The reliability and accuracy of edge detection contribute to the description of image features and other image-related works. For example, the traditional differential edge detection algorithms proposed in , such as Sobel and Log, are traditional detection methods that use high-frequency signals as the extraction method. The edges extracted by these algorithms are relatively rough, although the edges of the image can be effectively detected without noise. But when there is noise, since the noise and edges of the image are both high-frequency signals, the noise is sometimes detected as edges. To solve this problem, John Canny proposed a more accurate edge detection method in 1986. This method uses a relatively high accuracy operator, the Canny edge detection operator, in which the large signal-to-noise ratio is an important characteristic.
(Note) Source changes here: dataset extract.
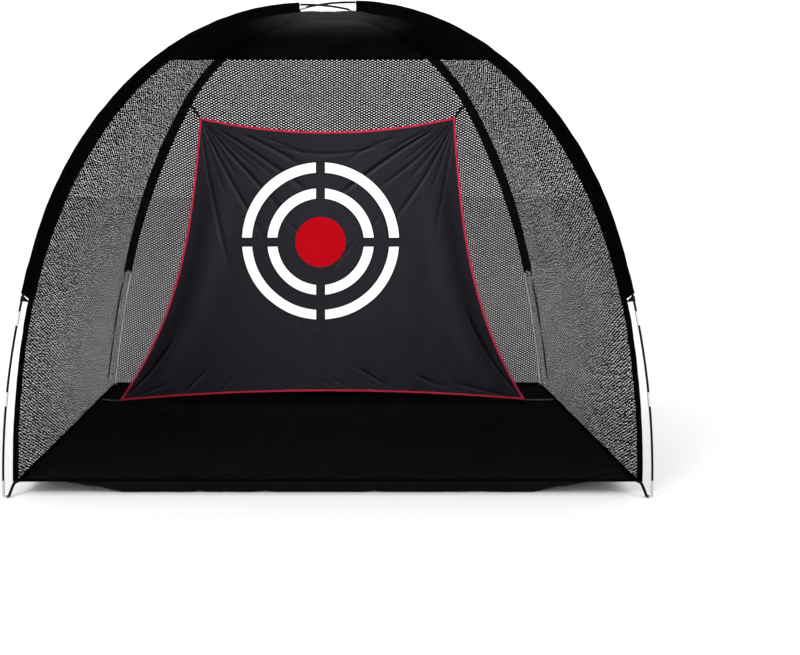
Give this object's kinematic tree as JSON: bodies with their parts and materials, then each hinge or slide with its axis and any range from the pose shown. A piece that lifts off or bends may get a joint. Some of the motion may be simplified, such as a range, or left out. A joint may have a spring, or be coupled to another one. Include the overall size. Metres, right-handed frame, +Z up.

Therefore, the Canny operator has a wide range of applications in the field of digital image processing. Wang et al.  proposed a road edge detection method based on Canny operator color features. However, this algorithm also has some shortcomings. It will be affected by lighting changes. The Gaussian filter in the denoising part uses fixed parameters, and the parameters are modified manually. Therefore, the extracted edge information will be lost and too smooth, the edge of the image will become blurred, the restriction is relatively large, and the denoising effect is not obvious.
In recent years, many scholars have proposed an improved algorithm based on the Canny operator. Xue et al.  proposed a method different from that of traditional Canny, which adopts double thresholds according to the image instead of the traditional algorithm that uses mean and variance to determine the threshold. Li et al.  adopted a method that can improve the weakness of the traditional Canny algorithm (such as weak edge) and use other filters to replace the Gaussian filter in the Canny algorithm to smooth the image. With the development of image processing technology, mathematical morphology has been widely used. There are not only research studies on agricultural image segmentation, such as the research on plant leaf image segmentation based on mathematical morphology proposed in , but also research studies on edge detection. Mathematical morphology has also made great achievements in image denoising and enhancement, morphological filter has gradually entered people’s field of vision, Zhang and Tao  proposed a morphological method and the combination of fractal theory to image denoising processing of agricultural products, by choosing appropriate structural elements for morphological open and close operation, and the noise that can effectively remove noise is part of the high-frequency part. Therefore, a compound morphological filter is proposed in this study, which replaces the Gaussian filter used for smoothing images in the traditional Canny algorithm. At the same time, 45° and 135° directions are added on the basis of original direction to calculate the amplitude and gradient of the template. Finally, the adaptive threshold segmentation method is used for rough segmentation. In addition, the double detection threshold method is used for further segmentation based on rough segmentation. In the edge detection of agricultural products, the improved algorithm proposed in this study not only has a good antinoise effect but also can maintain the edge and details of the extracted contour.
2. Fundamentals of Traditional Canny Algorithms
Compared with the differential algorithm, the Canny algorithm has these three characteristics in the process of proposing. These three characteristics are good detection performance, low probability of edge recognition as nonedge, and high positioning accuracy. And the detected edge point is as close to the center of the actual edge as possible; when the response times of the same edge are low, the response probability generated by a single edge is reduced, and the response of false edge is suppressed to the greatest extent.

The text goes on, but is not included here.